I can appreciate the concerns. At the same time, I have not found this to be a problem for me. In my own practice, I regularly pray for mixed groups - folks of various faiths and of no faith at all. I find enough Biblical images of God to work with that I don’t feel it a betrayal of my Christian faith if in some circumstances I choose not to pray in the name of Jesus. I have enough trust in my own faith, and in God’s capacity to love and bless those not of my faith, that I don’t feel my integrity is on the line. I am sufficiently convicted of the vulnerability of patients and families, and of my responsibility to think first of their needs and not of my own, that I work for sensitivity, even to the point of restraining myself (which I do not interpret as denying myself or my faith).
That said, I certainly acknowledge that the world has changed.
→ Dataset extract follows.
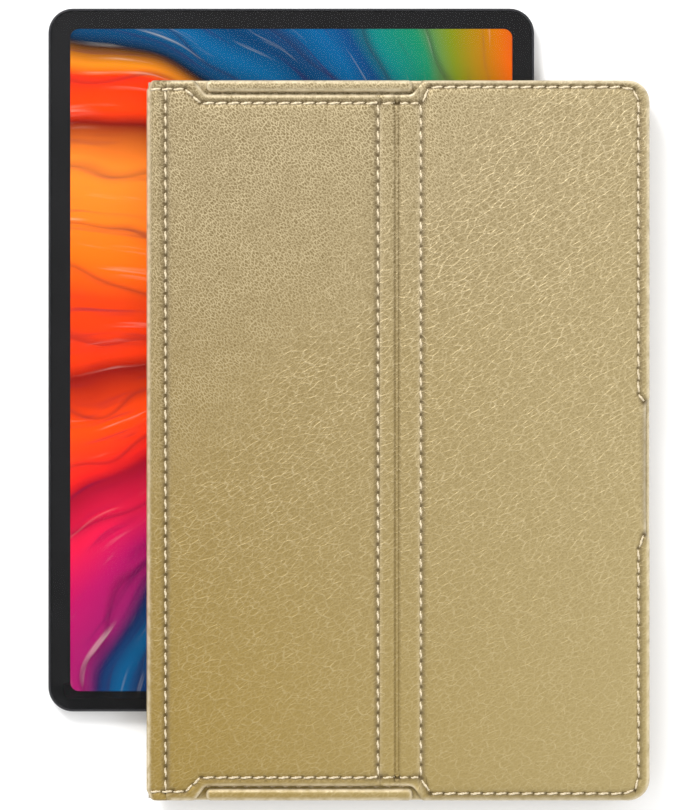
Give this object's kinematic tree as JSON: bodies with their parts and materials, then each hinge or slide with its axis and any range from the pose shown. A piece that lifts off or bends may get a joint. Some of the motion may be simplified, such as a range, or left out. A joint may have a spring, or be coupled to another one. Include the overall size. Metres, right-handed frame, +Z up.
{
  "type": "e-reader with folio cover",
  "caption": "Large thin e-reader lying face up, with its closed padded leather folio cover laid over it; the cover opens and its free half folds.",
  "frame": {"origin": "middle of the whole object's footprint, on the surface that the reader lies on", "axes": "+Z up from the table and out of the screen; +Y up the page along the long sides; +X right, from the folio's spine to its free edge"},
  "size_m": [0.2676, 0.3526, 0.0215],
  "materials": {
    "rear_case": "fine matte moulded back",
    "side_metal": "dark anodised, satin",
    "cover_glass": "etched anti-glare glass",
    "black_print": "black printed border",
    "clear_film": "clear film",
    "lamp": "small white lamps",
    "screen": "colour electronic paper showing an abstract picture",
    "foam": "black foam tape",
    "inner_metal": "cast magnesium alloy plate",
    "steel": "plain steel",
    "battery_foil": "laminated foil pouch",
    "flex": "amber film",
    "circuit_board": "green solder mask",
    "chip": "black moulding",
    "graphite": "graphite sheet",
    "speaker_box": "black plastic",
    "keys": "dark anodised, satin",
    "leather": "fine pebbled grain with a soft gold metallic finish",
    "board": "grey board",
    "lining": "short-nap microfibre",
    "magnet": "nickel-plated magnets"
  },
  "bodies": {
    "reader": {"rear_cover": "rear_case", "side_frame": "side_metal", "cover_glass": "cover_glass", "display_border": "black_print", "touch_film": "clear_film", "light_guide": "clear_film", "front_light_leds": "lamp", "display_panel": "screen", "display_gasket": "foam", "mid_frame": "inner_metal", "mid_frame_screws": "steel", "battery_cell_left": "battery_foil", "battery_cell_right": "battery_foil", "battery_flex": "flex", "mainboard": "circuit_board", "board_screws": "steel", "shield_cans": "steel", "processor": "chip", "heat_spreader": "graphite", "usb_board": "circuit_board", "usb_c_socket": "steel", "link_flex": "flex", "display_flex": "flex", "speakers": "speaker_box", "speaker_meshes": "steel", "microphones": "chip", "power_switch": "chip", "volume_switches": "chip", "key_flex": "flex"},
    "power_button": {"power_button": "keys"},
    "volume_rocker": {"volume_rocker": "keys"},
    "folio_back": {"back_leather": "leather", "back_board": "board", "back_lining": "lining", "pocket_wall_side": "leather", "pocket_wall_top": "leather", "pocket_wall_bottom": "leather", "frame_strip_right": "leather", "frame_strip_left": "leather", "frame_strip_top": "leather", "frame_strip_bottom": "leather", "rim_bar_top": "leather", "rim_bar_bottom": "leather", "keeper_magnets": "magnet"},
    "folio_spine": {"spine_leather": "leather", "spine_board": "board", "spine_lining": "lining", "spine_fold_lower": "leather", "spine_fold_upper": "leather"},
    "hinge_panel": {"spine_flap": "leather", "hinge_panel_leather": "leather", "hinge_panel_board": "board", "hinge_panel_lining": "lining", "fold_strip_inner": "leather"},
    "free_panel": {"fold_strip_outer": "leather", "free_panel_leather": "leather", "free_panel_board": "board", "free_panel_lining": "lining", "cover_magnets": "magnet"}
  },
  "joints": [
    {"name": "power_press", "type": "slide", "parent": "reader", "child": "power_button", "axis": [-1, 0, 0], "range_m": [0, 0.0003], "stiffness_N_per_m": 3000, "springref_m": -0.0002},
    {"name": "volume_tilt", "type": "hinge", "parent": "reader", "child": "volume_rocker", "pos_m": [0.08185, 0.0993, 0.0023], "axis": [0, 0, 1], "range_deg": [-1.3, 1.3], "stiffness_Nm_per_rad": 0.5},
    {"name": "folio_lift", "type": "slide", "parent": "reader", "child": "folio_back", "axis": [0, 0, 1], "range_m": [0, 0.12]},
    {"name": "spine_turn", "type": "hinge", "parent": "folio_back", "child": "folio_spine", "pos_m": [-0.08715, -0.0165, 0.00965], "axis": [0, -1, 0], "range_deg": [0, 90]},
    {"name": "cover_open", "type": "hinge", "parent": "folio_spine", "child": "hinge_panel", "pos_m": [-0.08715, -0.0165, 0.0191], "axis": [0, -1, 0], "range_deg": [0, 90]},
    {"name": "cover_fold", "type": "hinge", "parent": "hinge_panel", "child": "free_panel", "pos_m": [0.02185, -0.0165, 0.02055], "axis": [0, -1, 0], "range_deg": [0, 120]}
  ],
  "couplings": [
    {"joint": "spine_turn", "follows": "cover_open", "ratio": 1}
  ]
}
We celebrate diversity and plural cultures in our society (if not always pluralism), forgetting just now recent a development that is. Into the mid 1960’s conformity was the social norm, and those who were different – pretty much all, however they were different – were marginalized, closeted, invisible. We have gone, in religious terms, from seeing this as a Christian nation by default to realizing that, if a majority of our citizens say they believe something, a minority actual lives that out in regular practice and worship, and that includes all traditions. We have discovered that the world we once thought safely across the seas, with all its messy variety, wonderfully exotic in its (distant) place, is now living on our block and shopping in our stores and participating in our politics. There is hope and promise in these changes, I think; but I know there is also loss. And in that loss, while the grieving continues, there will be some who will see their world and themselves in it as fragile, brittle; and in their fear some will even project that on God.